How can a director be removed under the Companies Act 2006?

Members must issue a special notice at least 28 days before a general meeting where a resolution will be voted on. If more than 50% of the members vote in favor, the director can be removed.

What is the notice period for removing a director?

A special notice must be given at least 28 days before the meeting. The general meeting itself must be notified at least 14 days in advance.

What rights does a director have during the removal process?

The director facing removal can submit written representations and speak at the general meeting. They also have the right to be informed of the proposed resolution.

What happens if the director is also an employee?

Employment laws apply, and the director may have grounds for an unfair dismissal claim. The company must carefully review their employment contract and legal obligations.

Do I need to notify Companies House when a director is removed?

Yes, Form TM01 must be filed with Companies House within 14 days of the removal. The statutory register of directors and residential addresses must also be updated.

Can the removed director receive compensation?

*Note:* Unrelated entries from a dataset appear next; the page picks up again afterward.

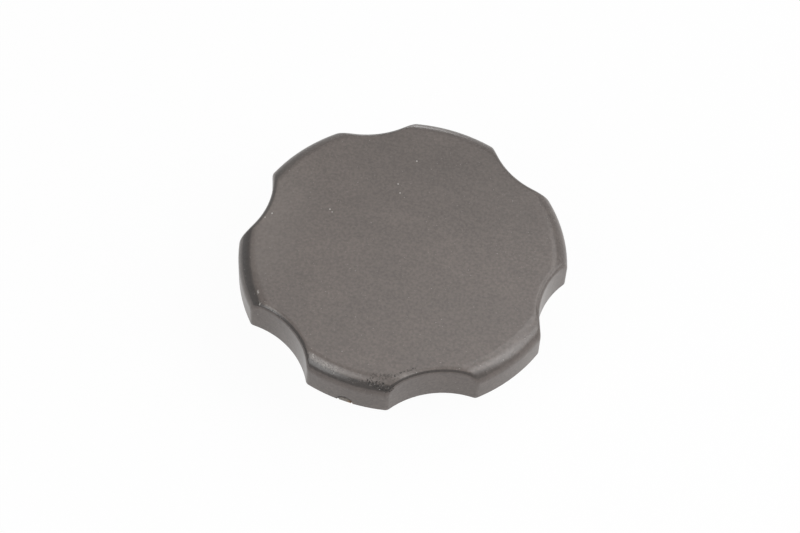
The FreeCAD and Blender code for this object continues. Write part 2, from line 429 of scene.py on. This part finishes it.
@dataclass(frozen=True)
class Look:
    """What worn plastic, or painted light or shade on it, looks like."""

    colour: Triple
    roughness: float
    # Over which values it comes in: of the speckle's or the rub's noise, of the height for a
    # broad zone of painted light or shade, and of the mask for all others.
    onset: Span = (0.2, 0.6)
    rise: float = 0.0
    speckle: Speckle | None = None


LOOKS = {
    Wear.DUST: Look((0.4, 0.38, 0.36), 0.7, rise=0.03),
    Wear.FLECKS: Look((0.42, 0.4, 0.38), 0.45, (0.48, 0.6), 0.02,
                      Speckle(0.4, 2.0, (0.0, 1.0, -0.22, 0.07))),
    # The pits' dark colour is partly real wear and partly painted shade in the hollows.
    Wear.PITS: Look((0.016, 0.014, 0.013), 0.6, (0.45, 0.6), -0.012,
                    Speckle(0.4, 1.5, (0.0, 0.8, -0.3, 0.0))),
    Wear.RUBBED: Look((0.3, 0.28, 0.26), 0.36, (0.38, 0.62)),
    Wear.SOILED: Look((0.12, 0.07, 0.04), 0.6, (0.2, 0.7)),
    Wear.GRIME: Look((0.016, 0.014, 0.012), 0.6, (0.1, 0.7)),
    Wear.FADED: Look((0.2, 0.178, 0.162), 0.3, (23.7, 23.95)),
    Wear.DULLED: Look((0.04, 0.034, 0.031), 0.3, (23.7, 23.95)),
}
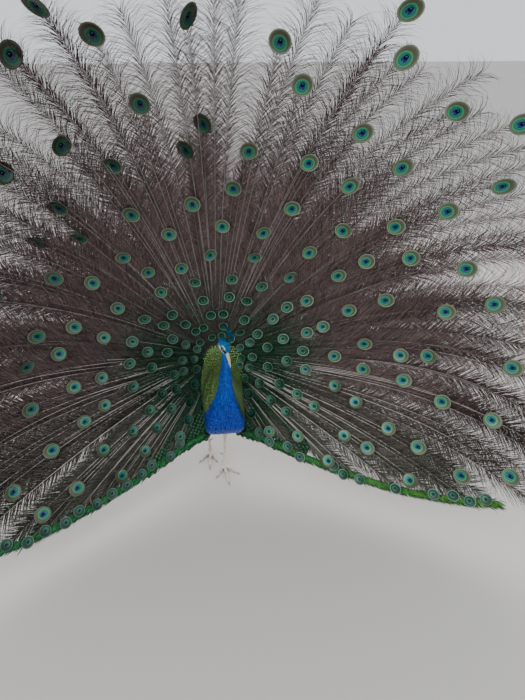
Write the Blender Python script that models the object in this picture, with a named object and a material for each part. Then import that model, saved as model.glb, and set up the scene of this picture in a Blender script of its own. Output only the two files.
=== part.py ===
"""Indian peafowl cock in full display: a still, life-size model.

The bird faces -Y and its left side is +X. The trunk is lofted along a spine that runs from the head
down the neck and back to the rump. The train is a shallow dish of feathers that leans forward from a
root on the rump, and its lower edge hangs level above the floor. The origin is the middle of the
bounding box's underside.
"""

import math

import bmesh
import bpy
import numpy as np
from mathutils import Matrix, Vector

# Clearances between neighbouring solids
GAP = 0.0005
CLEAR = 0.0011

# The train: lengths are measured along a feather from the root, angles from straight up
ROOT = Vector((0.0, 0.12, 0.47))
TRAIN_SIDE = 1.32
TRAIN_TOP_EXTRA = 0.13
TRAIN_CURVE_LENGTH = 1.4
LEAN_TOP = math.radians(24)
LEAN_LOW = math.radians(48)
CURL = math.radians(12)
# The lower edge: its lowest height, its rise over the legs, its rise at both ends and its tilt sideways
RIM_HEIGHT = 0.1155
RIM_RISE = 0.088
RIM_RISE_WIDTH = 0.28
RIM_END_START = 0.55
RIM_END_RISE = 0.56
RIM_TILT = 0.009
# Feathers nearer to straight up than this end in the air, wherever the rim is
FREE_ANGLE = math.radians(80)
# Where the solid train starts, at 0, 40, 80, 120 and 160 degrees from straight up
TRAIN_INNER = (0.022, 0.024, 0.045, 0.090, 0.185)
TRAIN_INNER_STEP = 40
TRAIN_THICK_INNER = 0.0045
TRAIN_THICK_OUTER = 0.0011
UPPER_SECTORS = 15
UPPER_HALF_ANGLE = math.radians(105)
LOWER_EDGES = tuple(math.radians(a) for a in (105, 121, 139, 158))
LOBE_DEPTH = 0.13
LOBE_STEP = 0.045
TRAIN_ROWS = (0.0, 0.30, 0.58, 0.84, 1.0)

# The tail proper: stiff feathers behind the train
TAIL_LENGTH = 0.43
TAIL_INNER = 0.05
TAIL_BEHIND = 0.016
TAIL_HALF_ANGLE = math.radians(82)
TAIL_FEATHERS = 10
TAIL_ROWS = (0.0, 0.5, 0.9, 1.0)
TAIL_SIDE_LOSS = 0.12
TAIL_NOTCH = 0.965
TAIL_THICK = 0.002

# Body stations from the head to the rump: ventral y and z, dorsal y and z, half width, sideways shift
# and how square the ventral half is (2 is an ellipse)
STATIONS = (
    (-0.214, 0.682, -0.180, 0.700, 0.0142, 0.0170, 2.0),
    (-0.211, 0.655, -0.170, 0.669, 0.0144, 0.0170, 2.0),
    (-0.210, 0.620, -0.164, 0.634, 0.0153, 0.0170, 2.0),
    (-0.213, 0.582, -0.156, 0.600, 0.0172, 0.0160, 2.0),
    (-0.219, 0.544, -0.145, 0.570, 0.0213, 0.0145, 2.1),
    (-0.228, 0.506, -0.128, 0.545, 0.0279, 0.0125, 2.6),
    (-0.238, 0.462, -0.105, 0.524, 0.0386, 0.0105, 3.2),
    (-0.244, 0.408, -0.077, 0.509, 0.0560, 0.0070, 4.5),
    (-0.240, 0.349, -0.044, 0.499, 0.0736, 0.0040, 6.0),
    (-0.205, 0.303, -0.008, 0.495, 0.0795, 0.0050, 6.0),
    (-0.150, 0.284, 0.028, 0.494, 0.0818, 0.0080, 4.0),
    (-0.082, 0.281, 0.060, 0.495, 0.0833, 0.0080, 2.6),
    (-0.006, 0.292, 0.091, 0.497, 0.0823, 0.0060, 2.3),
    (0.064, 0.322, 0.121, 0.498, 0.0763, 0.0040, 2.0),
    (0.119, 0.364, 0.149, 0.496, 0.0640, 0.0020, 2.0),
    (0.160, 0.407, 0.174, 0.490, 0.0430, 0.0000, 2.0),
    (0.186, 0.446, 0.193, 0.480, 0.0180, 0.0000, 2.0),
)
RING_SIDES = 18
# Each length of the body: its name, first and last station, and how many rings it takes
LENGTHS = (
    ("neck_upper", 0.0, 3.3, 7),
    ("neck_lower", 3.3, 6.3, 6),
    ("breast", 6.3, 9.6, 7),
    ("trunk", 9.6, 12.6, 6),
    ("rump", 12.6, 16.0, 6),
)

# Head: the face looks down and a little to the bird's left, and the crown leans to that side
HEAD_CENTRE = Vector((0.0135, -0.211, 0.694))
FACE_PITCH = math.radians(42)
FACE_TURN = math.radians(17)
FACE_ROLL = math.radians(15)
HEAD_LENGTH = 0.061
HEAD_WIDTH = 0.0210
HEAD_HEIGHT = 0.0222
# Rings along the head from -1, nape, to 1, bill: half width, half height up and half height down, as
# shares of the head's own
HEAD_RINGS = (
    (-1.00, 0.10, 0.12, 0.12),
    (-0.93, 0.48, 0.50, 0.48),
    (-0.74, 0.80, 0.80, 0.80),
    (-0.42, 0.98, 0.98, 0.98),
    (-0.05, 1.00, 1.02, 0.98),
    (0.30, 0.88, 0.88, 0.84),
    (0.62, 0.66, 0.62, 0.62),
    (0.88, 0.48, 0.42, 0.44),
    (1.00, 0.40, 0.34, 0.36),
)
HEAD_SIDES = 14
BILL_LENGTH = 0.052
# Each half of the bill: share of the length, half width, roof height and where it starts
BILL_HALVES = {
    "bill_upper": (1.0, 0.0068, 0.0078, 0.0003),
    "bill_lower": (0.90, 0.0062, -0.0057, -0.0003),
}
BILL_DROOP = 0.0065
BILL_STEPS = 8
# An eye's centre ahead, to the side and up of the head's centre
EYE_PLACE = (0.0083, 0.0136, 0.0040)
EYE_RADIUS = 0.0060
CREST_HEIGHT = 0.052
CREST_PLUMES = 9
CREST_BEHIND = 0.011
CREST_LEAN = math.radians(-34)
CREST_SPREAD = math.radians(30)
CREST_FOOT = 0.0045
CREST_THICK_FOOT = 0.0006
CREST_THICK_TIP = 0.0018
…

If the director has a service contract, they may be entitled to compensation. Employment rights protections also apply if they are an employee.

What should be done if the director holds shares in the company?

If the director owns shares, this should be addressed to minimize the risk of an unfair prejudice claim. Legal advice is recommended for managing shareholding disputes.

What should I do in complex removal situations?

It’s advisable to seek legal advice, especially if the director refuses to step down or if there are concerns regarding employment rights or shareholding disputes.

Do you have any other questions?

So, removing a director without their consent requires careful adherence to legal steps outlined in the company’s Articles of Association. Shareholders can initiate this by passing an ordinary resolution. However, you must notify the director and allow them to present their case at a meeting. Keeping the process straightforward and transparent helps prevent legal issues.